Monday, February 16, 2009
Oliver on Maine's Role in Shaping Modern Criminal Procedure
Portland, Prohibition, and Probable Cause: Maine's Role in Shaping Modern Criminal Procedure is a new paper by Wes Oliver, Widener University School of Law. Here's the abstract: At the time the Constitution was written, police officers had very little power. In most cases they were required to wait for a complaint from a victim to arrest, or a warrant from a magistrate to perform a search of any kind. Victims had extraordinary discretion in this era. Generally, only victims could seek arrest or search warrants and they were required only to allege that they had probable cause to support the arrest or search they sought. In most cases, an officer could not obtain a warrant even if he could provide the facts supporting his suspicions. Warrantless arrests exposed the officer to a very real threat of civil liability. Officers' arrest powers were substantially increased in the mid-nineteenth century as they were granted immunity from civil liability for arrests made in public, so long as the arrest was supported by probable cause. This new standard accompanied the creation of professional police forces, but in many states was immediately preceded by another legal development - prohibition.
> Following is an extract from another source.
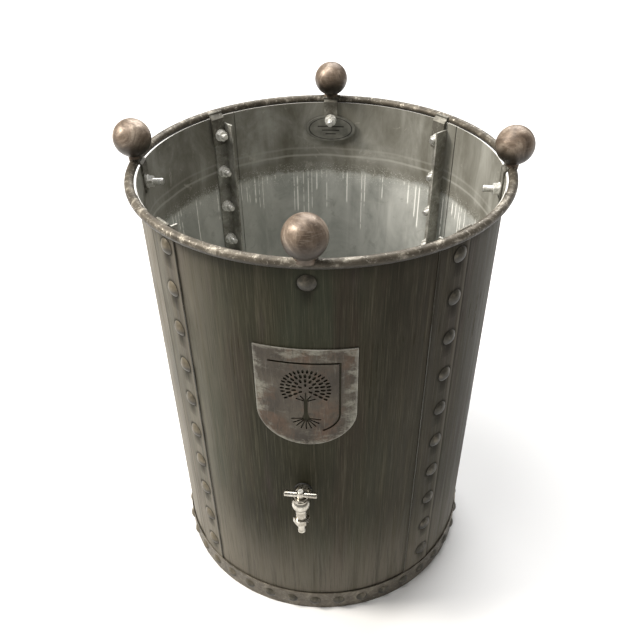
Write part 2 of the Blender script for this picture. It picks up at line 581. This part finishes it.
def nickel_material():
    """Tap: nickel plate with dull marks, dirtier underneath."""
    s = Shader("tap_nickel")
    cloud = s.noise(s.scaled(shift=2.0), scale=60, detail=4, rough=0.6)
    marks = s.noise(s.scaled(shift=8.0), scale=420, detail=4, rough=0.65)
    colour = s.tones(cloud, *NICKEL_TONES)
    colour = s.blend(s.mul(s.fade(marks, 0.56, 0.70), 0.6), colour, NICKEL_MARK)
    under = s.fade(s.split(s.normal)[2], 0.0, -0.7)
    colour = s.blend(s.mul(under, 0.6), colour, NICKEL_UNDER)
    rough = s.mix(s.fade(marks, 0.40, 0.70), 0.20, 0.38)
    return s.finish(colour, rough, 1.0, s.bump(s.add(cloud, s.mul(marks, 0.3)), 0.18, 0.4 * MM))


def plain_material(name, dark, light, rough, metal, scale):
    """Small hidden pieces: two tones of the same stuff with a fine grain."""
    s = Shader(name)
    grain = s.noise(s.scaled(), scale=scale, detail=4)
    colour = s.blend(s.fade(grain, 0.35, 0.65), dark, light)
    return s.finish(colour, s.mix(grain, rough, rough + 0.15), metal, s.bump(grain, 0.2, 0.2 * MM))


def paint(names, material):
    """Give nodes of the frame their finish."""
    for name in names:
        slots = nodes[name].data.materials
        slots.clear()
        slots.append(material)


BAR_LOOKS = {                # dark, light and worn colours, and how dirty the undersides are
    "angle_steel": (((0.19, 0.184, 0.158), (0.36, 0.352, 0.315), (0.60, 0.59, 0.54)), 0.3),
    "strap_steel": (((0.085, 0.078, 0.062), (0.19, 0.180, 0.152), (0.44, 0.43, 0.38)), 0.5),
    "hoop_steel": (((0.040, 0.032, 0.021), (0.105, 0.089, 0.066), (0.56, 0.515, 0.43)), 1.0),
    "band_steel": (((0.075, 0.064, 0.047), (0.155, 0.134, 0.102), (0.30, 0.27, 0.215)), 0.5),
}
SEAL_BLACK, SEAL_GREY = (0.012, 0.012, 0.012), (0.03, 0.03, 0.03)
BRASS_DARK, BRASS_LIGHT = (0.45, 0.32, 0.14), (0.62, 0.47, 0.24)
SEAT_DARK, SEAT_LIGHT = (0.72, 0.71, 0.68), (0.82, 0.81, 0.78)

zinc = zinc_material()
bars = {name: bar_material(name, *looks) for name, looks in BAR_LOOKS.items()}
nickel = nickel_material()
crest_steel = crest_material()
rubber = plain_material("seal_rubber", SEAL_BLACK, SEAL_GREY, rough=0.6, metal=0.0, scale=900)
brass = plain_material("valve_brass", BRASS_DARK, BRASS_LIGHT, rough=0.25, metal=1.0, scale=300)
plastic = plain_material("seat_plastic", SEAT_DARK, SEAT_LIGHT, rough=0.4, metal=0.0, scale=500)

paint([f"panel_{side}" for side in SIDES], sheet_material())
paint(["rim_hoop"], bars["hoop_steel"])
paint(["base_band"], bars["band_steel"])
paint(["base_plate"], floor_plate_material())
paint([f"seam_angle_{seam}" for seam in SEAMS], bars["angle_steel"])
paint([f"rim_strap_{seam}" for seam in SEAMS], bars["strap_steel"])
paint([f"finial_strap_{side}" for side in SIDES], bars["strap_steel"])
paint([f"ball_finial_{side}" for side in SIDES], ball_material())
paint([f"seam_bolts_{seam}" for seam in SEAMS] + ["finial_bolts", "base_bolts"], head_material())
paint([f"seam_{kind}_{seam}" for kind in ("nuts", "washers") for seam in SEAMS], zinc)
paint(["finial_nuts", "finial_washers", "base_nuts"], zinc)
paint(["crest_shield", "crest_rivets"], crest_steel)
paint(["maker_plate"], plate_material())
paint(["tap_body", "tap_handle", "gland_nut", "valve_ball"], nickel)
paint(["union_nut", "hose_tail", "tap_back_nut"], nickel)
paint(["handle_screw"], zinc)
paint(["valve_stem"], brass)
paint(["valve_seats"], plastic)
paint(["tap_seal_outer", "tap_seal_inner", "hose_washer"], rubber)


# ---- Details that ride on the tank
THREAD_PITCH = 1.5 * MM
THREAD_STEPS = 14            # points round one turn of the ridge
THREAD_RIDGE = ((4.9, -0.72), (5.35, -0.1), (5.35, 0.1), (4.9, 0.72))    # radius and shift along it, in mm
# Depths below the wall's outer face, in mm: where the threads leave the nuts, and where they end
SEAM_START, SEAM_START_TOP, SEAM_END = 14.4, 17.4, 23.8
FINIAL_STARTS, FINIAL_END = (14.3, 14.3, 16.2, 14.3), 29.3
# Weld lumps: how uneven they are, their size, their spacing, and where they lie from the hoop's centre line
LUMP_WAVES = ((0.16, 2.4), (0.10, 5.1))    # depth of each wave, and its angle from lump to lump
STRAP_LUMP, STRAP_LUMP_PITCH = 2.0 * MM, 2.1 * MM
STRAP_INWARD, STRAP_RISE = 6.9 * MM, 4.3 * MM
SEAM_STRAP_ENDS = (-10.5 * MM, 14.3 * MM)
FINIAL_STRAP_ENDS = (-12 * MM, 12 * MM)
SKIRT_LUMP, SKIRT_LUMPS = 1.3 * MM, 30
SKIRT_ALONG, SKIRT_INWARD, SKIRT_SUNK = 15.2 * MM, 6.3 * MM, 0.4 * MM


def wall_spot(azimuth, height, depth):
    """A point inside the wall's outer face, with the directions out of the wall, round it and up it."""
    level = Vector((math.sin(azimuth), -math.cos(azimuth), 0))
    around = Vector((math.cos(azimuth), math.sin(azimuth), 0))
    out = (level - Vector((0, 0, WALL_GROW))).normalized()
    point = level * (FOOT_RADIUS + WALL_GROW * height) + Vector((0, 0, height)) - out * depth
    return point, out, around, around.cross(-out)


def add_piece(name, mesh, material):
    """One finished mesh, in the row frame, that rides on the tank."""
    mesh.materials.append(material)
    piece = bpy.data.objects.new(name, mesh)
    bpy.context.scene.collection.objects.link(piece)
    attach(piece, "tank")


def thread_points(spot, start, end):
    """Rows of points along a helical ridge round a shank, from one depth to another, both in mm."""
    azimuth, height = spot
    point, out, around, up = wall_spot(azimuth, height, start * MM)
    steps = round((end - start) * MM / THREAD_PITCH * THREAD_STEPS)
    for step in range(steps + 1):
        angle = 2 * math.pi * step / THREAD_STEPS
        spoke = around * math.cos(angle) + up * math.sin(angle)
        centre = point - out * (THREAD_PITCH * step / THREAD_STEPS)
        for radius, shift in THREAD_RIDGE:
            yield centre + spoke * (radius * MM) - out * (shift * MM)


def threads(name, spots):
    """Threaded ends of a group of bolts, as one mesh; a spot is a place with the ridge's two depths."""
    points = []
    faces = []
    for place, start, end in spots:
        first = len(points)
        points.extend(thread_points(place, start, end))
        row_length = len(THREAD_RIDGE)
        for corner in range(first, len(points) - row_length, row_length):
            quads = range(corner, corner + row_length - 1)
            faces.extend((i, i + 1, i + row_length + 1, i + row_length) for i in quads)
    mesh = bpy.data.meshes.new(name)
    mesh.from_pydata(points, [], faces)
    for face in mesh.polygons:
        face.use_smooth = True
    add_piece(name, mesh, zinc)


def weld(name, lines, material):
    """Weld beads: short chains of overlapping round lumps; a line is its points and the lump's size."""
    shape = bmesh.new()
    for points, size in lines:
        for index, point in enumerate(points):
            lump = size * sum((deep * math.sin(rate * index) for deep, rate in LUMP_WAVES), 1)
            place = Matrix.Translation(point) @ Matrix.Scale(lump, 4)
            bmesh.ops.create_icosphere(shape, subdivisions=2, radius=1.0, matrix=place)
    for face in shape.faces:
        face.smooth = True
    mesh = bpy.data.meshes.new(name)
    shape.to_mesh(mesh)
    shape.free()
    add_piece(name, mesh, material)


def hoop_spot(azimuth, along, inward, rise):
    """A point given from the hoop's centre line: along it, in towards the tank's axis, and up."""
    turned = azimuth + along / HOOP_RADIUS
    radius = HOOP_RADIUS - inward
    return Vector((radius * math.sin(turned), -radius * math.cos(turned), HOOP_HEIGHT + rise))


def strap_weld(azimuth, left, right):
    """Bead along the top of a strap, where it meets the hoop."""
    count = round((right - left) / STRAP_LUMP_PITCH)
    steps = [left + (right - left) * i / count for i in range(count + 1)]
    return [hoop_spot(azimuth, along, STRAP_INWARD, STRAP_RISE) for along in steps], STRAP_LUMP


def skirt_weld(azimuth):
    """Bead round the foot of a finial, lying on top of the hoop."""
    points = []
    for step in range(SKIRT_LUMPS):
        angle = 2 * math.pi * step / SKIRT_LUMPS
        inward = SKIRT_INWARD * math.sin(angle)
        rise = math.sqrt((HOOP_BAR / 2) ** 2 - inward ** 2) - SKIRT_SUNK
        points.append(hoop_spot(azimuth, SKIRT_ALONG * math.cos(angle), inward, rise))
    return points, SKIRT_LUMP


quarters = [math.pi / 2 * turn for turn in range(4)]
for seam, quarter in zip(SEAMS, quarters):
    spots = [(SEAM_AZIMUTH + quarter, ROW_TOP - ROW_PITCH * row) for row in range(ROWS)]
    starts = [SEAM_START_TOP] + [SEAM_START] * (ROWS - 1)
    threads(f"threads_{seam}", [(spot, start, SEAM_END) for spot, start in zip(spots, starts)])
spots = [(FINIAL_AZIMUTH + quarter, ROW_TOP) for quarter in quarters]
threads("threads_finials", [(spot, start, FINIAL_END) for spot, start in zip(spots, FINIAL_STARTS)])
strap_lines = [strap_weld(SEAM_AZIMUTH + quarter, *SEAM_STRAP_ENDS) for quarter in quarters]
strap_lines += [strap_weld(FINIAL_AZIMUTH + quarter, *FINIAL_STRAP_ENDS) for quarter in quarters]
skirt_lines = [skirt_weld(FINIAL_AZIMUTH + quarter) for quarter in quarters]
weld("strap_welds", strap_lines, bars["strap_steel"])
weld("finial_welds", skirt_lines, bars["hoop_steel"])


# ---- Studio
FLOOR_SIZE = 24
FLOOR_DULL, FLOOR_PALE = (0.86, 0.86, 0.86), (0.89, 0.89, 0.89)
WARM_WHITE, SOFT_WHITE, WHITE = (1.0, 0.95, 0.875), (1.0, 0.985, 0.96), (1.0, 1.0, 1.0)
SKY_COLOUR, SKY_STRENGTH = (1.0, 0.975, 0.935, 1), 0.30
# The photograph's viewpoint, found from the rim, the finials and the bolt rows
CAMERA_AZIMUTH = math.radians(5.4)
CAMERA_REACH, CAMERA_HEIGHT = 1.0531, 1.2118
CAMERA_AIM = (-0.0037, 0, 0.4461)
CAMERA_ROLL = math.radians(-0.55)
LENS, SENSOR = 42.04, 36


def floor():
    """Plain pale floor at the foot of the tank."""
    s = Shader("studio_floor")
    haze = s.noise(s.scaled(), scale=1.5, detail=2)
    s.finish(s.blend(haze, FLOOR_DULL, FLOOR_PALE), 0.8, 0.0)
    bpy.ops.mesh.primitive_plane_add(size=FLOOR_SIZE, location=(0, 0, cad_box[0][2]))
    ground = bpy.context.object
    ground.name = "studio_floor"
    ground.data.materials.append(s.material)


def area_light(name, place, target, size, power, colour):
    """Round soft light that points at a target."""
    light = bpy.data.lights.new(name, "AREA")
    light.shape = "DISK"
    light.size = size
    light.energy = power
    light.color = colour
    lamp = bpy.data.objects.new(name, light)
    lamp.location = place
    lamp.rotation_mode = "QUATERNION"
    lamp.rotation_quaternion = (Vector(target) - Vector(place)).to_track_quat("-Z", "Y")
    bpy.context.scene.collection.objects.link(lamp)


def studio():
    """A key light from the left, a soft one from above, and a wash on the floor behind."""
    target = (0, 0, cad_box[1][2] / 2)
    area_light("key_left", (-2.6, -0.35, 2.9), target, size=1.0, power=145, colour=WARM_WHITE)
    area_light("top_soft", (-0.9, -0.3, 3.7), target, size=2.0, power=90, colour=SOFT_WHITE)
    area_light("back_wash", (0.6, 4.2, 4.6), (0, 3.0, 0), size=5.0, power=420, colour=WHITE)
    world = bpy.data.worlds.new("studio")
    world.use_nodes = True
    background = world.node_tree.nodes["Background"]
    background.inputs["Color"].default_value = SKY_COLOUR
    background.inputs["Strength"].default_value = SKY_STRENGTH
    bpy.context.scene.world = world


def camera():
    """The photograph's viewpoint: above the front, a little to the right of the tap."""
    turn = Quaternion((0, 0, 1), CAMERA_AZIMUTH)
    lens = bpy.data.cameras.new("camera")
    lens.lens = LENS
    lens.sensor_width = SENSOR
    eye = bpy.data.objects.new("camera", lens)
    eye.location = turn @ Vector((0, -CAMERA_REACH, CAMERA_HEIGHT))
    eye.rotation_mode = "QUATERNION"
    gaze = (turn @ Vector(CAMERA_AIM) - eye.location).to_track_quat("-Z", "Y")
    eye.rotation_quaternion = gaze @ Quaternion((0, 0, 1), CAMERA_ROLL)
    bpy.context.scene.collection.objects.link(eye)
    bpy.context.scene.camera = eye


floor()
studio()
camera()
bpy.context.scene.view_settings.view_transform = "Standard"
A new search standard was needed to enforce prohibition as this new crime had no victims. The new standard permitted anyone to obtain a warrant to search for alcohol, but the affiant had to provide the magistrate with the factual support for his belief. Probable cause thus went from a pleading requirement that victims alleged to a factual threshold that an affiant could satisfy. Very soon thereafter courts would accept this new probable cause standard as the basis for police arrests. Maine was source of the this first prohibitory law - a law that was copied by the majority of American states in the mid-nineteenth century. This article traces how the search and seizure of Maine's early liquor laws were created and how they influenced the development of modern police powers throughout the nation.